The very last step to this crazy plan (if I’m talking crazy might as well go for it all the way!) is for Yahoo to become a major force in converged traditional and new media distribution on TV. Yahoo needs to own the last mile for the most important channel for media consumption – the living room. The winning application is not an incremental or a segregated consumption experience on TV (e.g. Netflix) that most of the digital content distribution companies have been building. Instead, Yahoo needs to make consumers forget about their friendly neighborhood cable operators. Having the right content bundle from TV and digital content owners is the first step to offering a differentiated content bundle. At some point in the near future, Yahoo needs to be the default user experience on TV as well. The entry point to the living room traditionally is through the setup box. As a result, Yahoo can offer it’s over the top content experience through a subsidized, IP-enabled setup box replacement. Alternatively, for a bigger splash – Yahoo can acquire the top three video streaming device companies – Roku, Tivo, and Boxee. Collectively these companies own close to 6M “subs” – good enough to be the 3rd largest “cable company” in the U.S. ahead of Cox, Charter, and Cablevision.  If Yahoo has a billion of dollars to spend on acquisition – it might make a lot of strategic sense to think hard about rolling up these companies to eventually create a true alternative for cord cutting.  (As crazy as this sounds, what do you think Google TV is trying to do? Or for that matter, Apple TV.)

While we are close to the tipping point to the mass market adoption of this brave new world of a completely device independent video consumption experience, we are not quite there yet. What is missing, is a company that can piece together an already scaled audience, give them access to wide range of linear and asynchronous video programming, and meld all of that together through a user experience applicable for both the lean back world of TV and the lean forward world of video. Yahoo arguably has as good of a chance of doing just that as any player in the space. Hulu lacks true scale. YouTube has yet to gain the trust of Hollywood. Cable and satellite companies are handcuffed by its old business model. And Apple has never been able crack the application layer (see Ping and iCould).

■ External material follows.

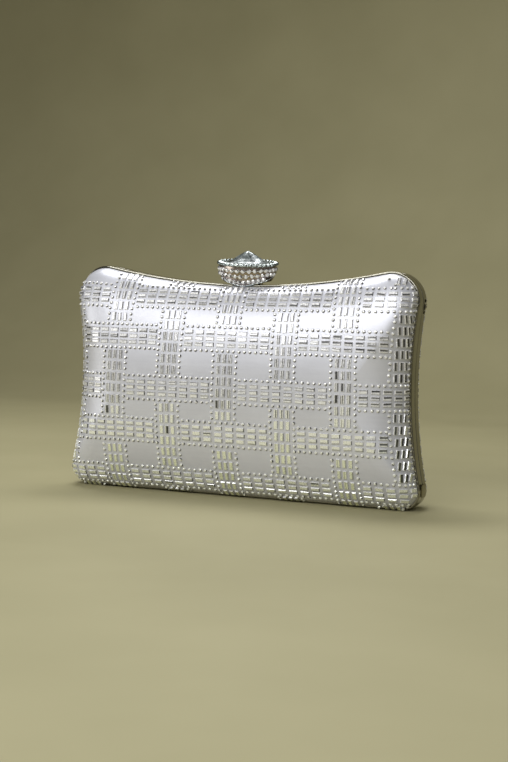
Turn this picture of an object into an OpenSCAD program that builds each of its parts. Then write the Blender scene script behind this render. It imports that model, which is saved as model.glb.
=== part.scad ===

Having spent and continuing to spend lots of time in the Silicon Valley while living and working in Los Angeles, I’m not sure many entrepreneurs, venture capitalists, and executives in the Valley realize that the tipping point is already here for the convergence of the old and new media industry.  Ten years ago, “new” and “old” media content, transport mechanism, and display medium were completely segregated (outside of music). Today, a single piece of video content can be transported by any given protocol (IP or not) via Internet, cable, satellite and simultaneously and end up on a tablet, smartphone, laptop, and TV anywhere in the world.  Ten years ago, content distribution (in the TV business) was artificially constrained by tightly coupling physical distribution (cable companies) and marketing distribution (tv networks). Today, those relationships are quickly becoming less relevant – as distribution will likely continue to become more and more fungible as the Internet becomes the transport medium for any content regardless where that content ends up.  Many things can be said about Yahoo, but its track record in building a sustainable and scaled audience in an open and hyper competitive distribution ecosystem such as the Internet is an expertise that only a handful of “Internet companies”  have and none of the old media companies can claim.  Marissa needs to make a bold bet – the status quo is simply a slow crawl to obscurity for the once iconic company. A major bet on disrupting one of the largest industries in the U.S. already going through major turmoil is going to worth the gamble.  Don’t let Apple or Google have all the fun.